┌────────
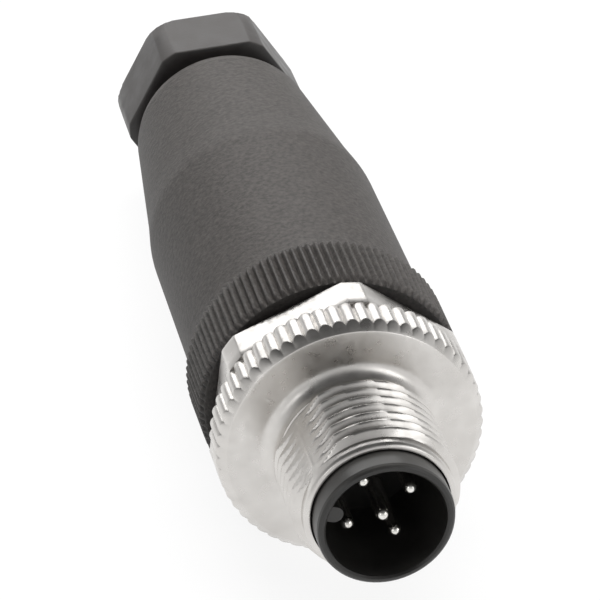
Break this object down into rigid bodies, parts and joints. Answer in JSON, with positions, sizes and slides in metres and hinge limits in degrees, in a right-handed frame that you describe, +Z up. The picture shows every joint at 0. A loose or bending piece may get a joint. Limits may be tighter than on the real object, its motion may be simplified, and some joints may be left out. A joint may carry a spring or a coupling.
{
  "type": "circular connector",
  "caption": "Straight male M12 cable connector: a knurled threaded coupling with a hexagon turns on a keyed insert with round pins, in front of a tapered grip body and a hexagonal gland nut.",
  "frame": {"origin": "on the connector's axis, in the flange face of the coupling that the M12 thread stands on", "axes": "Y runs along the connector's axis, with the pins towards -Y and the cable leaving at +Y; +Z is up and one flat of the gland nut faces -Z; +X is to the right when looking along +Y"},
  "size_m": [0.0192, 0.0622, 0.0192],
  "materials": {
    "nickel_plated_casting": "nickel-plated zinc die casting, satin, with bright edges",
    "contact_silver": "turned brass, nickel and gold flashed, pale and bright",
    "spring_steel": "bright spring steel",
    "screw_steel": "zinc-plated steel",
    "insert_black": "black moulded polymer, half gloss",
    "grained_black": "black glass-filled nylon, matte with a fine moulded grain",
    "nut_black": "black nylon, smooth satin",
    "natural_nylon": "uncoloured nylon",
    "seal_rubber": "black nitrile rubber"
  },
  "bodies": {
    "housing": {"contact_carrier": "insert_black", "carrier_o_ring": "seal_rubber", "contact_pin_1": "contact_silver", "contact_pin_2": "contact_silver", "contact_pin_3": "contact_silver", "contact_pin_4": "contact_silver", "contact_pin_5": "contact_silver", "grip_sleeve": "grained_black", "spacer_sleeve": "natural_nylon", "cable_seal": "seal_rubber", "clamp_cage": "natural_nylon"},
    "coupling": {"coupling_screw": "nickel_plated_casting", "slip_washer": "natural_nylon", "retaining_ring": "spring_steel"},
    "gland_ring": {"gland_slip_ring": "natural_nylon"},
    "nut": {"gland_nut": "nut_black"},
    "screw_1": {"terminal_screw_1": "screw_steel"},
    "screw_2": {"terminal_screw_2": "screw_steel"},
    "screw_3": {"terminal_screw_3": "screw_steel"},
    "screw_4": {"terminal_screw_4": "screw_steel"},
    "screw_5": {"terminal_screw_5": "screw_steel"}
  },
  "joints": [
    {"name": "coupling_turn", "type": "hinge", "parent": "housing", "child": "coupling", "pos_m": [0, 0, 0], "axis": [0, 1, 0], "continuous": true},
    {"name": "gland_travel", "type": "slide", "parent": "housing", "child": "gland_ring", "axis": [0, 1, 0], "range_m": [-0.0018, 0.004]},
    {"name": "gland_turn", "type": "hinge", "parent": "gland_ring", "child": "nut", "pos_m": [0, 0.045, 0], "axis": [0, 1, 0], "range_deg": [-649, 1441]},
    {"name": "screw_1_turn", "type": "hinge", "parent": "housing", "child": "screw_1", "pos_m": [0.00411, 0.015, 0.00183], "axis": [0.9135, 0, 0.4067], "range_deg": [0, 720]},
    {"name": "screw_2_turn", "type": "hinge", "parent": "housing", "child": "screw_2", "pos_m": [-0.00183, 0.015, 0.00411], "axis": [-0.4067, 0, 0.9135], "range_deg": [0, 720]},
    {"name": "screw_3_turn", "type": "hinge", "parent": "housing", "child": "screw_3", "pos_m": [-0.00411, 0.015, -0.00183], "axis": [-0.9135, 0, -0.4067], "range_deg": [0, 720]},
    {"name": "screw_4_turn", "type": "hinge", "parent": "housing", "child": "screw_4", "pos_m": [0.00183, 0.015, -0.00411], "axis": [0.4067, 0, -0.9135], "range_deg": [0, 720]},
    {"name": "screw_5_turn", "type": "hinge", "parent": "housing", "child": "screw_5", "pos_m": [0.00161, 0.0207, 0.0042], "axis": [0.3584, 0, 0.9336], "range_deg": [0, 720]}
  ],
  "couplings": [
    {"joint": "gland_turn", "follows": "gland_travel", "rad_per_m": 6283.2}
  ]
}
└────────
» Written task
Write out each line of the data above again, exactly as given.

» Solution to this task
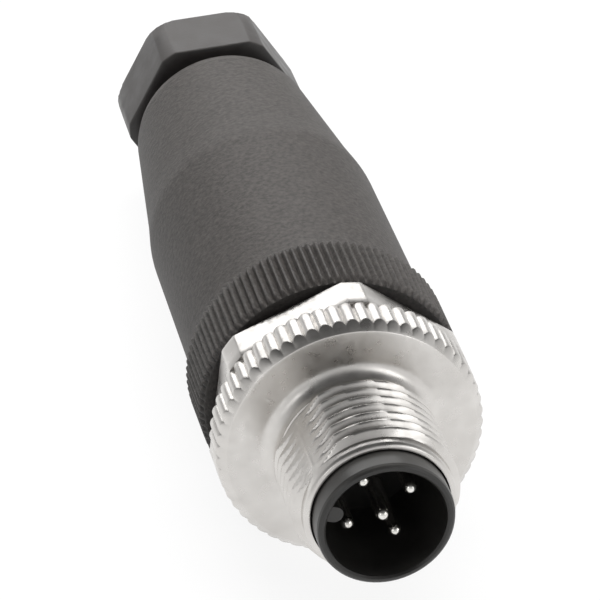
Break this object down into rigid bodies, parts and joints. Answer in JSON, with positions, sizes and slides in metres and hinge limits in degrees, in a right-handed frame that you describe, +Z up. The picture shows every joint at 0. A loose or bending piece may get a joint. Limits may be tighter than on the real object, its motion may be simplified, and some joints may be left out. A joint may carry a spring or a coupling.
{
  "type": "circular connector",
  "caption": "Straight male M12 cable connector: a knurled threaded coupling with a hexagon turns on a keyed insert with round pins, in front of a tapered grip body and a hexagonal gland nut.",
  "frame": {"origin": "on the connector's axis, in the flange face of the coupling that the M12 thread stands on", "axes": "Y runs along the connector's axis, with the pins towards -Y and the cable leaving at +Y; +Z is up and one flat of the gland nut faces -Z; +X is to the right when looking along +Y"},
  "size_m": [0.0192, 0.0622, 0.0192],
  "materials": {
    "nickel_plated_casting": "nickel-plated zinc die casting, satin, with bright edges",
    "contact_silver": "turned brass, nickel and gold flashed, pale and bright",
    "spring_steel": "bright spring steel",
    "screw_steel": "zinc-plated steel",
    "insert_black": "black moulded polymer, half gloss",
    "grained_black": "black glass-filled nylon, matte with a fine moulded grain",
    "nut_black": "black nylon, smooth satin",
    "natural_nylon": "uncoloured nylon",
    "seal_rubber": "black nitrile rubber"
  },
  "bodies": {
    "housing": {"contact_carrier": "insert_black", "carrier_o_ring": "seal_rubber", "contact_pin_1": "contact_silver", "contact_pin_2": "contact_silver", "contact_pin_3": "contact_silver", "contact_pin_4": "contact_silver", "contact_pin_5": "contact_silver", "grip_sleeve": "grained_black", "spacer_sleeve": "natural_nylon", "cable_seal": "seal_rubber", "clamp_cage": "natural_nylon"},
    "coupling": {"coupling_screw": "nickel_plated_casting", "slip_washer": "natural_nylon", "retaining_ring": "spring_steel"},
    "gland_ring": {"gland_slip_ring": "natural_nylon"},
    "nut": {"gland_nut": "nut_black"},
    "screw_1": {"terminal_screw_1": "screw_steel"},
    "screw_2": {"terminal_screw_2": "screw_steel"},
    "screw_3": {"terminal_screw_3": "screw_steel"},
    "screw_4": {"terminal_screw_4": "screw_steel"},
    "screw_5": {"terminal_screw_5": "screw_steel"}
  },
  "joints": [
    {"name": "coupling_turn", "type": "hinge", "parent": "housing", "child": "coupling", "pos_m": [0, 0, 0], "axis": [0, 1, 0], "continuous": true},
    {"name": "gland_travel", "type": "slide", "parent": "housing", "child": "gland_ring", "axis": [0, 1, 0], "range_m": [-0.0018, 0.004]},
    {"name": "gland_turn", "type": "hinge", "parent": "gland_ring", "child": "nut", "pos_m": [0, 0.045, 0], "axis": [0, 1, 0], "range_deg": [-649, 1441]},
    {"name": "screw_1_turn", "type": "hinge", "parent": "housing", "child": "screw_1", "pos_m": [0.00411, 0.015, 0.00183], "axis": [0.9135, 0, 0.4067], "range_deg": [0, 720]},
    {"name": "screw_2_turn", "type": "hinge", "parent": "housing", "child": "screw_2", "pos_m": [-0.00183, 0.015, 0.00411], "axis": [-0.4067, 0, 0.9135], "range_deg": [0, 720]},
    {"name": "screw_3_turn", "type": "hinge", "parent": "housing", "child": "screw_3", "pos_m": [-0.00411, 0.015, -0.00183], "axis": [-0.9135, 0, -0.4067], "range_deg": [0, 720]},
    {"name": "screw_4_turn", "type": "hinge", "parent": "housing", "child": "screw_4", "pos_m": [0.00183, 0.015, -0.00411], "axis": [0.4067, 0, -0.9135], "range_deg": [0, 720]},
    {"name": "screw_5_turn", "type": "hinge", "parent": "housing", "child": "screw_5", "pos_m": [0.00161, 0.0207, 0.0042], "axis": [0.3584, 0, 0.9336], "range_deg": [0, 720]}
  ],
  "couplings": [
    {"joint": "gland_turn", "follows": "gland_travel", "rad_per_m": 6283.2}
  ]
}